--- Start AVAILABLE DATA ---
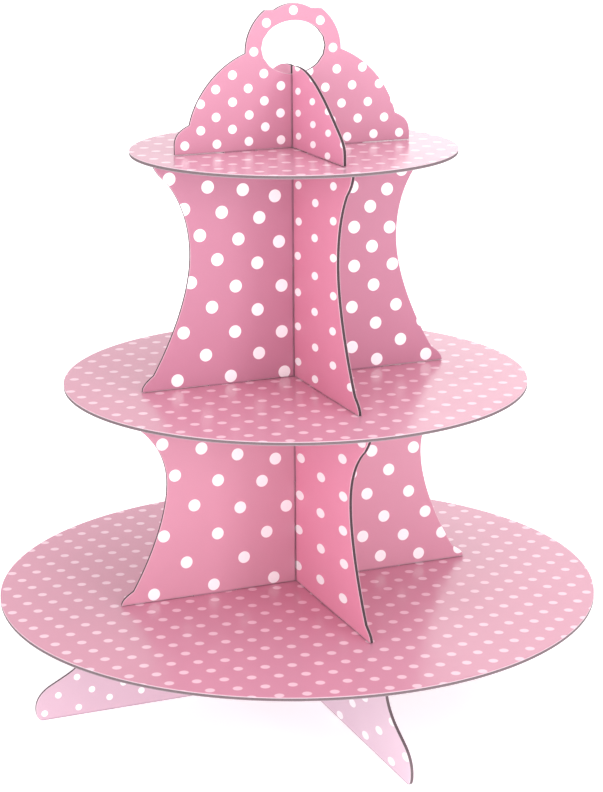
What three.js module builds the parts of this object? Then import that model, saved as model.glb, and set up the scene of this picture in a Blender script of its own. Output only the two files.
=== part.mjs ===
// A three-tier cupcake stand cut from printed board, in millimetres, +Z up.
//
// Three round discs are carried by four pairs of crossed panels: the feet, two columns and the
// handle. The panels of a pair slide together with a half-lap, one slot open at the top and one
// open at the bottom. Each panel above a disc has two tabs, which pass through slots in the disc
// and drop into notches in the panel below, so the whole stand comes apart flat.
//
// The origin is on the table under the middle of the stand. One panel of each pair runs
// along X and the other along Y.

import * as THREE from "three";

// Board and fits
const BOARD = 1.8; // thickness of the laminated board
const FACE_GAP = 0.3; // from a board's face to the slot that it passes through
const SEAT_GAP = 0.3; // between a board and the edge that it rests on
const TAB_SIDE_GAP = 0.5; // from a tab's side to the end of its slot or notch
const NOTCH_FLOOR_GAP = 0.6; // from a tab's tip to the bottom of its notch
const TAB_LENGTH = 8; // from the panel's lower edge to the tab's tip
const TAB_CORNER = 1.5; // lead-in at the tip's corners

// Smoothness of the outlines
const DISC_STEPS = 72;
const CURVE_STEPS = 9;

// Discs: radius, and where the tabs of the panels above pass through, measured from the centre
const BASE_DISC = { radius: 150, tabStart: 34, tabWidth: 22 };
const MIDDLE_DISC = { radius: 114.6, tabStart: 26, tabWidth: 20 };
const TOP_DISC = { radius: 79.3, tabStart: 20, tabWidth: 16 };

// Feet: a low board with a sloping arm that ends in a rounded nose at each side
const FOOT = {
  height: 51.4,
  topHalf: 106.4, // half the length of the edge under the base disc
  armHalf: 109.8, // where the upright edge turns out into the arm
  armRise: 36.2,
  noseHalf: 132.8, // where the arm's slope meets the round of the nose
  noseRise: 16.6,
  toeHalf: 139.2, // the furthest point of the nose
  toeRise: 4.4,
  soleHalf: 135.5, // half the length of the edge on the table
};

// Columns: a waisted board with a small scallop at each lower corner
const LOWER_COLUMN = {
  height: 105.4,
  bottomHalf: 93.6,
  scallopReach: 6.4,
  scallopRise: 6.6,
  waistHalf: 68.6,
  waistRise: 61,
  shoulderHalf: 86,
  shoulderDrop: 13.4, // from the top edge down to the start of the rounded upper corner
  topHalf: 94,
};
const UPPER_COLUMN = {
  height: 111.6,
  bottomHalf: 80,
  scallopReach: 6,
  scallopRise: 7.6,
  waistHalf: 54.2,
  waistRise: 66,
  shoulderHalf: 64.8,
  shoulderDrop: 11.1,
  topHalf: 72.2,
};

// Grip: a dome with a scalloped foot, under a ring with a finger hole
const GRIP = {
  bottomHalf: 60.8,
  footRise: 4, // straight part of the end before it rounds over
  notchHalf: 53.2, // where the scallop meets the dome
  notchRise: 13.6,
  neckHalf: 24.5, // where the dome meets the ring, and the ring's radius
  neckRise: 46,
  flatHalf: 14.5, // end of the ring's arc, before the flat beside the crown
  crownHalf: 9.4, // half the width of the small lobe on top
  crownRise: 65.9,
  height: 68.6,
  holeHalfWidth: 16.5,
  holeHalfHeight: 12.65,
  holeRise: 47.9, // centre of the finger hole
};

// Brace: the low arched board that crosses the grip
const BRACE = {
  bottomHalf: 62.3,
  footRise: 4.5,
  shoulderHalf: 57.5,
  shoulderRise: 12.7,
  flatHalf: 8, // half the flat stretch on top
  height: 39.1,
};

const PRINT = { disc: 0xf0c3d2, column: 0xdf90a9, handle: 0xee9fb8, foot: 0xf2cde0 };

// The point a share of the way from one value to another
const mix = (from, to, share) => from + (to - from) * share;

// Draws a cubic from the path's last point to (x, y). Each control point is given as its shares of
// the way across and of the way up.
function sweepTo(path, x, y, [acrossA, upA], [acrossB, upB]) {
  const { x: x0, y: y0 } = path.currentPoint;
  path.bezierCurveTo(
    mix(x0, x, acrossA),
    mix(y0, y, upA),
    mix(x0, x, acrossB),
    mix(y0, y, upB),
    x,
    y,
  );
}

// The right-hand end of each kind of panel, from the lower edge to the upper edge

function footEnd(s) {
  const end = new THREE.Path().moveTo(s.soleHalf, 0);
  sweepTo(end, s.toeHalf, s.toeRise, [0.57, 0], [0.92, 0.36]);
  end.bezierCurveTo(s.toeHalf + 0.5, mix(s.toeRise, s.noseRise, 0.4),
    mix(s.toeHalf, s.noseHalf, 0.19), mix(s.toeRise, s.noseRise, 0.72), s.noseHalf, s.noseRise);
  sweepTo(end, s.armHalf, s.armRise, [0.36, 0.25], [0.84, 0.4]);
  sweepTo(end, s.topHalf, s.height, [0.41, 0.28], [0.82, 0.63]);
  return end;
}

function columnEnd(s) {
  const end = new THREE.Path().moveTo(s.bottomHalf, 0);
  sweepTo(end, s.bottomHalf - s.scallopReach, s.scallopRise, [0, 0.38], [0.46, 0.68]);
  sweepTo(end, s.waistHalf, s.waistRise, [0.35, 0.2], [1, 0.64]);
  sweepTo(end, s.shoulderHalf, s.height - s.shoulderDrop, [0, 0.39], [0.325, 0.725]);
  sweepTo(end, s.topHalf, s.height, [0.42, 0.26], [0.94, 0.6]);
  return end;
}

function gripEnd(s) {
  const end = new THREE.Path().moveTo(s.bottomHalf, 0);
  end.lineTo(s.bottomHalf, s.footRise);
  sweepTo(end, s.notchHalf, s.notchRise, [0, 0.54], [0.37, 0.79]);
  sweepTo(end, s.neckHalf, s.neckRise, [0.09, 0.35], [0.42, 0.8]);
  const arcEnd = Math.acos(s.flatHalf / s.neckHalf);
  end.absarc(0, s.neckRise, s.neckHalf, 0, arcEnd, false);
  sweepTo(end, s.crownHalf, s.crownRise, [0.4, 0.9], [0.66, 0.1]);
  sweepTo(end, 0, s.height, [0.3, 0.63], [0.64, 1]);
  return end;
}

function braceEnd(s) {
  const end = new THREE.Path().moveTo(s.bottomHalf, 0);
  end.lineTo(s.bottomHalf, s.footRise);
  sweepTo(end, s.shoulderHalf, s.shoulderRise, [0, 0.43], [0.37, 0.67]);
  sweepTo(end, s.flatHalf, s.height, [0.23, 0.33], [0.62, 0.97]);
  return end;
}

// A flat board of this outline, its thickness centred on the outline's plane
function boardOf(shape, steps) {
  const options = { depth: BOARD, bevelEnabled: false, curveSegments: steps };
  return new THREE.ExtrudeGeometry(shape, options).translate(0, 0, -BOARD / 2);
}

// A panel's outline, made from its right-hand half and the mirror image of that half.
// lap.rise is the height of the half-lap's meeting point, and lap.open says which end of the panel
// its slot is open at. stands and carries are the discs under and over the panel, where it has one.
function panelShape(end, height, { lap, stands, carries, holes = [] }) {
  const slot = BOARD / 2 + FACE_GAP;
  const half = [];
  const add = (x, y) => half.push(new THREE.Vector2(x, y));

  if (lap.open === "bottom") {
    add(slot, lap.rise + SEAT_GAP / 2);
    add(slot, 0);
  }
  if (stands) {
    const outer = stands.tabStart + stands.tabWidth;
    add(stands.tabStart, 0);
    add(stands.tabStart, TAB_CORNER - TAB_LENGTH);
    add(stands.tabStart + TAB_CORNER, -TAB_LENGTH);
    add(outer - TAB_CORNER, -TAB_LENGTH);
    add(outer, TAB_CORNER - TAB_LENGTH);
    add(outer, 0);
  }
  half.push(...end.getPoints(CURVE_STEPS));
  if (carries) {
    const reach = TAB_LENGTH - SEAT_GAP - BOARD - SEAT_GAP;
    const floor = height - reach - NOTCH_FLOOR_GAP;
    const inner = carries.tabStart - TAB_SIDE_GAP;
    const outer = carries.tabStart + carries.tabWidth + TAB_SIDE_GAP;
    add(outer, height);
    add(outer, floor);
    add(inner, floor);
    add(inner, height);
  }
  if (lap.open === "top") {
    add(slot, height);
    add(slot, lap.rise - SEAT_GAP / 2);
  }

  const onAxis = (p) => p.x < 1e-9;
  const mirrored = half.filter((p) => !onAxis(p)).reverse();
  const shape = new THREE.Shape([...half, ...mirrored.map((p) => new THREE.Vector2(-p.x, p.y))]);
  shape.holes.push(...holes);
  return shape;
}

// A disc with one slot for each tab of the two panels that stand on it
function discShape({ radius, tabStart, tabWidth }) {
  const shape = new THREE.Shape().absarc(0, 0, radius, 0, 2 * Math.PI, false);
  const inner = tabStart - TAB_SIDE_GAP;
  const outer = tabStart + tabWidth + TAB_SIDE_GAP;
  const side = BOARD / 2 + FACE_GAP;
  const corners = [
    [inner, -side],
    [inner, side],
    [outer, side],
    [outer, -side],
  ];
  for (let quarter = 0; quarter < 4; quarter++) {
    const turn = (quarter * Math.PI) / 2;
    const turned = ([x, y]) => new THREE.Vector2(x, y).rotateAround(new THREE.Vector2(), turn);
    shape.holes.push(new THREE.Path(corners.map(turned)));
  }
  return shape;
}

function meshOf(name, geometry, color) {
  const material = new THREE.MeshStandardMaterial({ color, roughness: 0.3, metalness: 0 });
  const mesh = new THREE.Mesh(geometry, material);
  mesh.name = name;
  return mesh;
}

// A panel in its upright place, along X, or along Y when it is the crossing one
function panel(name, shape, color, alongY) {
  const geometry = boardOf(shape, CURVE_STEPS).rotateX(Math.PI / 2);
  if (alongY) geometry.rotateZ(Math.PI / 2);
  return meshOf(name, geometry, color);
}

function disc(name, size, color) {
  return meshOf(name, boardOf(discShape(size), DISC_STEPS).translate(0, 0, BOARD / 2), color);
}

// The two crossed panels of a foot or column, which share one outline. The one along X slides down
// over the one along Y.
function crossedPair(name, size, endOf, color, discs) {
  const rise = size.height / 2;
  const lapped = (open) => panelShape(endOf(size), size.height, { lap: { rise, open }, ...discs });
  return [
    panel(`${name}_front_back`, lapped("top"), color, true),
    panel(`${name}_left_right`, lapped("bottom"), color, false),
  ];
}

function handlePair() {
  const rise = (GRIP.holeRise - GRIP.holeHalfHeight) / 2;
  const { holeRise, holeHalfWidth, holeHalfHeight } = GRIP;
  const hole = new THREE.Path();
  hole.absellipse(0, holeRise, holeHalfWidth, holeHalfHeight, 0, 2 * Math.PI, true);
  const braceShape = panelShape(braceEnd(BRACE), BRACE.height, {
    lap: { rise, open: "top" },
    stands: TOP_DISC,
  });
  const gripShape = panelShape(gripEnd(GRIP), GRIP.height, {
    lap: { rise, open: "bottom" },
    stands: TOP_DISC,
    holes: [hole],
  });
  return [
    panel("handle_brace", braceShape, PRINT.handle, true),
    panel("handle_grip", gripShape, PRINT.handle, false),
  ];
}

// Stacks the levels from the table up. Each level is a group at the height where it rests.
const stand = new THREE.Group();
let level = 0;

function stack(meshes, height) {
  const group = new THREE.Group();
  group.position.z = level;
  group.add(...meshes);
  stand.add(group);
  level += height + SEAT_GAP;
}

const feet = crossedPair("foot_panel", FOOT, footEnd, PRINT.foot, { carries: BASE_DISC });
stack(feet, FOOT.height);
stack([disc("base_disc", BASE_DISC, PRINT.disc)], BOARD);
const lower = { stands: BASE_DISC, carries: MIDDLE_DISC };
stack(crossedPair("lower_column", LOWER_COLUMN, columnEnd, PRINT.column, lower), LOWER_COLUMN.height);
stack([disc("middle_disc", MIDDLE_DISC, PRINT.disc)], BOARD);
const upper = { stands: MIDDLE_DISC, carries: TOP_DISC };
stack(crossedPair("upper_column", UPPER_COLUMN, columnEnd, PRINT.column, upper), UPPER_COLUMN.height);
stack([disc("top_disc", TOP_DISC, PRINT.disc)], BOARD);
stack(handlePair(), GRIP.height);

export default stand;
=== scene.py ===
"""Looks for a three-tier cupcake stand cut from printed, laminated board.

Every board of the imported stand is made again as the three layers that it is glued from: a grey
board core and a sheet of paper on each side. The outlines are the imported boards' own, with their
curves made smooth, so each finished board sits exactly where the frame has it.
"""

import functools
import logging
import math
from collections.abc import Callable
from dataclasses import dataclass, field, fields
from enum import Enum

import bmesh
import bpy
import numpy as np
from bpy.types import Material, Node, NodeSocket, NodeTree
from mathutils import Euler, Matrix, Vector, geometry, kdtree, noise


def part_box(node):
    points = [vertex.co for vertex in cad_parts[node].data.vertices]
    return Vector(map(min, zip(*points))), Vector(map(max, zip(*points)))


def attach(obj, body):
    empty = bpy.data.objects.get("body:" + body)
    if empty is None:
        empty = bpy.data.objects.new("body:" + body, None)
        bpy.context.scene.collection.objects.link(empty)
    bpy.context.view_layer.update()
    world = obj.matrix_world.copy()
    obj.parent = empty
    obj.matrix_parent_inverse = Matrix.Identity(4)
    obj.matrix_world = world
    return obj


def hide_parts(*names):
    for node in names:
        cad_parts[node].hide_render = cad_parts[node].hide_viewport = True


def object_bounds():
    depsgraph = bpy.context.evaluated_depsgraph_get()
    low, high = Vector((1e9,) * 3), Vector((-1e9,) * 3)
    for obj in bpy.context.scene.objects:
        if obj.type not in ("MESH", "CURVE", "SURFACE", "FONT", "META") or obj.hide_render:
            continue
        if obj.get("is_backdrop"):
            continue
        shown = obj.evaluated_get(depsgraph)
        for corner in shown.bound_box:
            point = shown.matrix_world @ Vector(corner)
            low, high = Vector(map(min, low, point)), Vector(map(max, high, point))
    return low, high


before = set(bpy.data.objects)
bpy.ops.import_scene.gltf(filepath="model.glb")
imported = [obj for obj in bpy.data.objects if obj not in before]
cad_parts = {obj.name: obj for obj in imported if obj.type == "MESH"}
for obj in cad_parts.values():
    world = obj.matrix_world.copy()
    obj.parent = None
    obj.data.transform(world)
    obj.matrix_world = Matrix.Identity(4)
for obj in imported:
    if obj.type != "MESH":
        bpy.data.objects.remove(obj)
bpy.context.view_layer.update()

log = logging.getLogger("cake_stand")

MM = 0.001
RIM = "rim"

# A length in mm that is past the end of any board.
FAR_OFF = 1000.0
# How far the edge of the print fades, in mm.
PRINT_SOFTNESS = 0.12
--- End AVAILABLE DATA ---
▶ [WHAT THIS TASK INVOLVES]:
Repeat, exactly and only, the lines above from the one containing "for node in" through the end of the material.

▶ [OUTPUT FOR THIS TASK]:
    for node in names:
        cad_parts[node].hide_render = cad_parts[node].hide_viewport = True


def object_bounds():
    depsgraph = bpy.context.evaluated_depsgraph_get()
    low, high = Vector((1e9,) * 3), Vector((-1e9,) * 3)
    for obj in bpy.context.scene.objects:
        if obj.type not in ("MESH", "CURVE", "SURFACE", "FONT", "META") or obj.hide_render:
            continue
        if obj.get("is_backdrop"):
            continue
        shown = obj.evaluated_get(depsgraph)
        for corner in shown.bound_box:
            point = shown.matrix_world @ Vector(corner)
            low, high = Vector(map(min, low, point)), Vector(map(max, high, point))
    return low, high


before = set(bpy.data.objects)
bpy.ops.import_scene.gltf(filepath="model.glb")
imported = [obj for obj in bpy.data.objects if obj not in before]
cad_parts = {obj.name: obj for obj in imported if obj.type == "MESH"}
for obj in cad_parts.values():
    world = obj.matrix_world.copy()
    obj.parent = None
    obj.data.transform(world)
    obj.matrix_world = Matrix.Identity(4)
for obj in imported:
    if obj.type != "MESH":
        bpy.data.objects.remove(obj)
bpy.context.view_layer.update()

log = logging.getLogger("cake_stand")

MM = 0.001
RIM = "rim"

# A length in mm that is past the end of any board.
FAR_OFF = 1000.0
# How far the edge of the print fades, in mm.
PRINT_SOFTNESS = 0.12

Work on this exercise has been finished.